* Problem statement *
Print out every line, exactly as written.

* * *

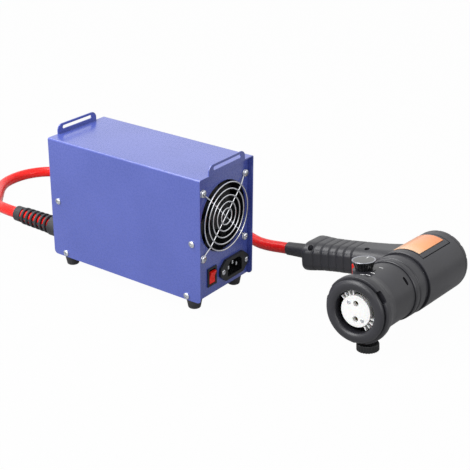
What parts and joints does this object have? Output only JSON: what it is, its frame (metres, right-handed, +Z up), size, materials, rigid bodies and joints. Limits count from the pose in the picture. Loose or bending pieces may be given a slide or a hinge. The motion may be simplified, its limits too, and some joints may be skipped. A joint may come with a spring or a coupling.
{
  "type": "induction heater",
  "caption": "Induction heater: slim blue sheet steel power case on rubber feet, with fan, inlet and rocker, and a charcoal hand-held induction gun on a thick red cable.",
  "frame": {"origin": "under the middle of case and gun together, at the level of the floor; the red cable isn't counted", "axes": "+Z up; the fan panel of the case faces -Y; the gun lies in front of it with its barrel along X, ceramic face towards -X, and its handle pointing to +Y"},
  "size_m": [0.2078, 0.6189, 0.1575],
  "materials": {
    "blue_paint": "smooth blue powder coat",
    "zinc": "zinc plated steel",
    "black_steel": "blackened steel",
    "black_plastic": "moulded black plastic",
    "shell_plastic": "fine textured charcoal plastic",
    "rubber": "black rubber",
    "red_plastic": "gloss red plastic",
    "red_sleeve": "gloss red flexible sleeve",
    "chrome": "chrome plated wire",
    "ceramic": "white glazed ceramic",
    "brass": "turned brass",
    "green_board": "green circuit board",
    "aluminium": "extruded aluminium",
    "ferrite": "dark sintered ferrite",
    "copper": "enamelled copper wire",
    "orange_label": "orange laminated label"
  },
  "bodies": {
    "heater": {"barrel_collar": "shell_plastic", "board_tray": "black_plastic", "cable_boot": "rubber", "cable_gland": "black_plastic", "ceramic_disc": "ceramic", "chassis": "blue_paint", "coil_holder": "black_plastic", "coil_sockets": "brass", "cover": "blue_paint", "cover_screw_left_1": "zinc", "cover_screw_left_2": "zinc", "cover_screw_left_3": "zinc", "cover_screw_left_4": "zinc", "cover_screw_right_1": "zinc", "cover_screw_right_2": "zinc", "cover_screw_right_3": "zinc", "cover_screw_right_4": "zinc", "dial_control": "zinc", "disc_screw_1": "zinc", "disc_screw_2": "zinc", "fan_frame": "black_plastic", "fan_guard": "chrome", "finned_insulator": "ceramic", "foot_back_left": "rubber", "foot_back_right": "rubber", "foot_front_left": "rubber", "foot_front_right": "rubber", "front_barrel": "shell_plastic", "gland_locknut": "black_plastic", "guard_screw_1": "zinc", "guard_screw_2": "zinc", "guard_screw_3": "zinc", "guard_screw_4": "zinc", "gun_core": "ferrite", "heatsink": "aluminium", "inlet_body": "black_plastic", "inlet_pin_1": "zinc", "inlet_pin_2": "zinc", "inlet_pin_3": "zinc", "inlet_screw_1": "zinc", "inlet_screw_2": "zinc", "label_plate": "orange_label", "nose_ring": "shell_plastic", "power_board": "green_board", "rear_cap": "shell_plastic", "red_cable": "red_sleeve", "shell_lower": "shell_plastic", "shell_screw_1": "black_steel", "shell_screw_2": "black_steel", "shell_upper": "shell_plastic", "strain_relief": "rubber", "switch_body": "black_plastic", "transformer_core": "ferrite", "transformer_winding": "copper", "trigger_switch": "black_plastic"},
    "power_rocker": {"rocker": "red_plastic"},
    "case_fan": {"fan_rotor": "black_plastic"},
    "heat_dial": {"dial_knob": "black_plastic"},
    "gun_trigger": {"trigger": "red_plastic"},
    "clamp_screw": {"clamp_knob": "black_plastic"}
  },
  "joints": [
    {"name": "rocker_tip", "type": "hinge", "parent": "heater", "child": "power_rocker", "pos_m": [-0.07523, -0.03345, 0.032], "axis": [1, 0, 0], "range_deg": [-20, 0]},
    {"name": "fan_spin", "type": "hinge", "parent": "heater", "child": "case_fan", "pos_m": [-0.05493, -0.02525, 0.093], "axis": [0, 1, 0], "continuous": true},
    {"name": "dial_turn", "type": "hinge", "parent": "heater", "child": "heat_dial", "pos_m": [-0.03513, -0.1914, 0.07094], "axis": [0.0609, 0.1382, 0.9885], "range_deg": [-135, 135]},
    {"name": "trigger_pull", "type": "slide", "parent": "heater", "child": "gun_trigger", "axis": [0.9981, -0.0157, -0.0593], "range_m": [0, 0.005], "stiffness_N_per_m": 600, "springref_m": -0.004},
    {"name": "clamp_turn", "type": "hinge", "parent": "heater", "child": "clamp_screw", "pos_m": [-0.06114, -0.21466, 0.00864], "axis": [-0.0606, -0.1036, -0.9928], "range_deg": [-180, 180]}
  ]
}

* * *

* Answer to this exercise *
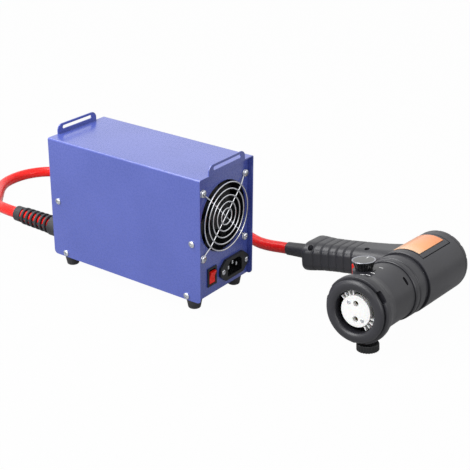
What parts and joints does this object have? Output only JSON: what it is, its frame (metres, right-handed, +Z up), size, materials, rigid bodies and joints. Limits count from the pose in the picture. Loose or bending pieces may be given a slide or a hinge. The motion may be simplified, its limits too, and some joints may be skipped. A joint may come with a spring or a coupling.
{
  "type": "induction heater",
  "caption": "Induction heater: slim blue sheet steel power case on rubber feet, with fan, inlet and rocker, and a charcoal hand-held induction gun on a thick red cable.",
  "frame": {"origin": "under the middle of case and gun together, at the level of the floor; the red cable isn't counted", "axes": "+Z up; the fan panel of the case faces -Y; the gun lies in front of it with its barrel along X, ceramic face towards -X, and its handle pointing to +Y"},
  "size_m": [0.2078, 0.6189, 0.1575],
  "materials": {
    "blue_paint": "smooth blue powder coat",
    "zinc": "zinc plated steel",
    "black_steel": "blackened steel",
    "black_plastic": "moulded black plastic",
    "shell_plastic": "fine textured charcoal plastic",
    "rubber": "black rubber",
    "red_plastic": "gloss red plastic",
    "red_sleeve": "gloss red flexible sleeve",
    "chrome": "chrome plated wire",
    "ceramic": "white glazed ceramic",
    "brass": "turned brass",
    "green_board": "green circuit board",
    "aluminium": "extruded aluminium",
    "ferrite": "dark sintered ferrite",
    "copper": "enamelled copper wire",
    "orange_label": "orange laminated label"
  },
  "bodies": {
    "heater": {"barrel_collar": "shell_plastic", "board_tray": "black_plastic", "cable_boot": "rubber", "cable_gland": "black_plastic", "ceramic_disc": "ceramic", "chassis": "blue_paint", "coil_holder": "black_plastic", "coil_sockets": "brass", "cover": "blue_paint", "cover_screw_left_1": "zinc", "cover_screw_left_2": "zinc", "cover_screw_left_3": "zinc", "cover_screw_left_4": "zinc", "cover_screw_right_1": "zinc", "cover_screw_right_2": "zinc", "cover_screw_right_3": "zinc", "cover_screw_right_4": "zinc", "dial_control": "zinc", "disc_screw_1": "zinc", "disc_screw_2": "zinc", "fan_frame": "black_plastic", "fan_guard": "chrome", "finned_insulator": "ceramic", "foot_back_left": "rubber", "foot_back_right": "rubber", "foot_front_left": "rubber", "foot_front_right": "rubber", "front_barrel": "shell_plastic", "gland_locknut": "black_plastic", "guard_screw_1": "zinc", "guard_screw_2": "zinc", "guard_screw_3": "zinc", "guard_screw_4": "zinc", "gun_core": "ferrite", "heatsink": "aluminium", "inlet_body": "black_plastic", "inlet_pin_1": "zinc", "inlet_pin_2": "zinc", "inlet_pin_3": "zinc", "inlet_screw_1": "zinc", "inlet_screw_2": "zinc", "label_plate": "orange_label", "nose_ring": "shell_plastic", "power_board": "green_board", "rear_cap": "shell_plastic", "red_cable": "red_sleeve", "shell_lower": "shell_plastic", "shell_screw_1": "black_steel", "shell_screw_2": "black_steel", "shell_upper": "shell_plastic", "strain_relief": "rubber", "switch_body": "black_plastic", "transformer_core": "ferrite", "transformer_winding": "copper", "trigger_switch": "black_plastic"},
    "power_rocker": {"rocker": "red_plastic"},
    "case_fan": {"fan_rotor": "black_plastic"},
    "heat_dial": {"dial_knob": "black_plastic"},
    "gun_trigger": {"trigger": "red_plastic"},
    "clamp_screw": {"clamp_knob": "black_plastic"}
  },
  "joints": [
    {"name": "rocker_tip", "type": "hinge", "parent": "heater", "child": "power_rocker", "pos_m": [-0.07523, -0.03345, 0.032], "axis": [1, 0, 0], "range_deg": [-20, 0]},
    {"name": "fan_spin", "type": "hinge", "parent": "heater", "child": "case_fan", "pos_m": [-0.05493, -0.02525, 0.093], "axis": [0, 1, 0], "continuous": true},
    {"name": "dial_turn", "type": "hinge", "parent": "heater", "child": "heat_dial", "pos_m": [-0.03513, -0.1914, 0.07094], "axis": [0.0609, 0.1382, 0.9885], "range_deg": [-135, 135]},
    {"name": "trigger_pull", "type": "slide", "parent": "heater", "child": "gun_trigger", "axis": [0.9981, -0.0157, -0.0593], "range_m": [0, 0.005], "stiffness_N_per_m": 600, "springref_m": -0.004},
    {"name": "clamp_turn", "type": "hinge", "parent": "heater", "child": "clamp_screw", "pos_m": [-0.06114, -0.21466, 0.00864], "axis": [-0.0606, -0.1036, -0.9928], "range_deg": [-180, 180]}
  ]
}